-- Data lines --
%%
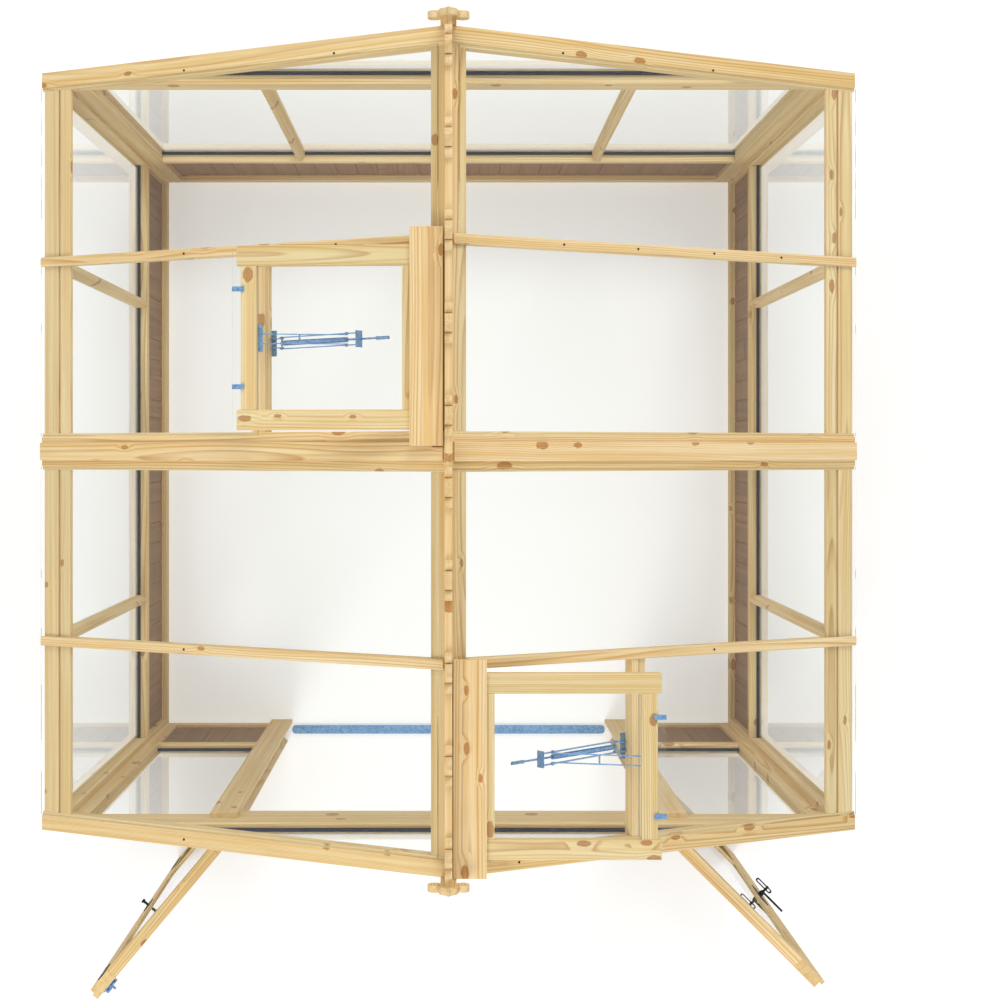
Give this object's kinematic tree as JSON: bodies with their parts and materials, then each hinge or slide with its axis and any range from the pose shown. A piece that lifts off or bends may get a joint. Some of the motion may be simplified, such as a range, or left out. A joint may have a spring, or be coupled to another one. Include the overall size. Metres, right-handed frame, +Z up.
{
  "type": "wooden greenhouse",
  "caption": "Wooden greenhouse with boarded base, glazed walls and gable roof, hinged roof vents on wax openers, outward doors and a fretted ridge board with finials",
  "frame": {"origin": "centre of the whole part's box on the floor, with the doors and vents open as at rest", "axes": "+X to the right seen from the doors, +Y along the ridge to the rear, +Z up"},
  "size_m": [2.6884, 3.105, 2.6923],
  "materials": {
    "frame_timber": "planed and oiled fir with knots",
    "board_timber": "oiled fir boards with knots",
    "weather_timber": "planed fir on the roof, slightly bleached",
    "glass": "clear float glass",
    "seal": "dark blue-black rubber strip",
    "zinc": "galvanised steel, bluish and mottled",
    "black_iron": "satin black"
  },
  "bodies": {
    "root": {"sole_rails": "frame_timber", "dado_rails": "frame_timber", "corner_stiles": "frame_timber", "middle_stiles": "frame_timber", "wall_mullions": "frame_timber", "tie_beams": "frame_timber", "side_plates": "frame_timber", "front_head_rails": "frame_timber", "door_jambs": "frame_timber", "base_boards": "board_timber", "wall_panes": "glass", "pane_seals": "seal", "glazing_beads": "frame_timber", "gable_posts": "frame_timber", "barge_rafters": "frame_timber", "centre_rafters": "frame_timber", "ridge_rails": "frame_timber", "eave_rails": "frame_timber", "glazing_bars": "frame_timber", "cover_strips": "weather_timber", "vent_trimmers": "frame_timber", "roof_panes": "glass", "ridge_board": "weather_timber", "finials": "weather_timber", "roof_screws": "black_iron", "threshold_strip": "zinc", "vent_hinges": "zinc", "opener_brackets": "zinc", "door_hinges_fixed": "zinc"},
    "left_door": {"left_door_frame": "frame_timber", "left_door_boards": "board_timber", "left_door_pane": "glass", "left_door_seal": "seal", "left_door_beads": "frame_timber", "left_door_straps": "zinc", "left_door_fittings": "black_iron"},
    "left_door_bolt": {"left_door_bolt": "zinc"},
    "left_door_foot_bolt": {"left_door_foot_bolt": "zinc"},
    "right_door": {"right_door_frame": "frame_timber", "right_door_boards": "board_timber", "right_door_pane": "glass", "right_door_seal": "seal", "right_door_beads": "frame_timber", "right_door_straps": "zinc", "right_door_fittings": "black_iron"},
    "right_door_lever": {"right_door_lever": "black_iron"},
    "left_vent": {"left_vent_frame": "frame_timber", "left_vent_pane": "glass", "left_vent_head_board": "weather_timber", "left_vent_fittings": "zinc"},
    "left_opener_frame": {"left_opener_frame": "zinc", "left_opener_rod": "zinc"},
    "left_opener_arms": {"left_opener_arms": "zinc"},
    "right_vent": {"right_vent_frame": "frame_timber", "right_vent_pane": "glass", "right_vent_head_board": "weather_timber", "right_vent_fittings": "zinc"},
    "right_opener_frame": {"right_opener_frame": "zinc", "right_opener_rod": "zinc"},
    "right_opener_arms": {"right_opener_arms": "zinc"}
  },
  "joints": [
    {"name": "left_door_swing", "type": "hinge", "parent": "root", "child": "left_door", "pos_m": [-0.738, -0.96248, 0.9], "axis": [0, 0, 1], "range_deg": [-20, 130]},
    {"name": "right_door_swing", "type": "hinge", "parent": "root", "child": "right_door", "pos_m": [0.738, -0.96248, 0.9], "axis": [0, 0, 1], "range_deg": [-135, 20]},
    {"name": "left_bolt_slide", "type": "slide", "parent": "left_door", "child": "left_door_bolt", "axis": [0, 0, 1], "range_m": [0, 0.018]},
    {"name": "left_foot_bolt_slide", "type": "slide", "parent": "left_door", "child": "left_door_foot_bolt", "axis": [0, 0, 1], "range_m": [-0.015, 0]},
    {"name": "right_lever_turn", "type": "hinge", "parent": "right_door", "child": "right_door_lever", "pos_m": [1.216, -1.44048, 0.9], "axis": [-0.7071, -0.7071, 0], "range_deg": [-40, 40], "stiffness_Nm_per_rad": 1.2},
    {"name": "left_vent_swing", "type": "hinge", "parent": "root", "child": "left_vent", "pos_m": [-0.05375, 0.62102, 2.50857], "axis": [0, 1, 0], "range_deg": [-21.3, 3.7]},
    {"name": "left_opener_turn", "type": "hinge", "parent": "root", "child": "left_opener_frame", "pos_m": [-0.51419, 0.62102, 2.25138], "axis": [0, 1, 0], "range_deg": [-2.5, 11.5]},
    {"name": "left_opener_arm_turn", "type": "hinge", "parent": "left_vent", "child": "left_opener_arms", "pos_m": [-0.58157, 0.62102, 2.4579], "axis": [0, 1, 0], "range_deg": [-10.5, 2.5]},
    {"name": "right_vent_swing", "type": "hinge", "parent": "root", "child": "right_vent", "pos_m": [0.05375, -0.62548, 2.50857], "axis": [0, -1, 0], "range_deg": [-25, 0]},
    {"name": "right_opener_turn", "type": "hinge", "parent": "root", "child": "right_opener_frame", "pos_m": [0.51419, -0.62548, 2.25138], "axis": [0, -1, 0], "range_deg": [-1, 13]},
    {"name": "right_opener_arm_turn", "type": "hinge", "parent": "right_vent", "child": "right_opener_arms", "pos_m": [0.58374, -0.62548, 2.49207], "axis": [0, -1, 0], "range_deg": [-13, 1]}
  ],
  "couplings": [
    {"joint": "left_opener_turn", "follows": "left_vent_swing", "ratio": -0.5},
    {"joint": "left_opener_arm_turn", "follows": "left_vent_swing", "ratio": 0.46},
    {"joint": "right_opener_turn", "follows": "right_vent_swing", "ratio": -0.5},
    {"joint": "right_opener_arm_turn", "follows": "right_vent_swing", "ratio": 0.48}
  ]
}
%%
-- Stated problem --
Copy out every line with the word "bodies".

-- Result of this task --
Give this object's kinematic tree as JSON: bodies with their parts and materials, then each hinge or slide with its axis and any range from the pose shown. A piece that lifts off or bends may get a joint. Some of the motion may be simplified, such as a range, or left out. A joint may have a spring, or be coupled to another one. Include the overall size. Metres, right-handed frame, +Z up.
  "bodies": {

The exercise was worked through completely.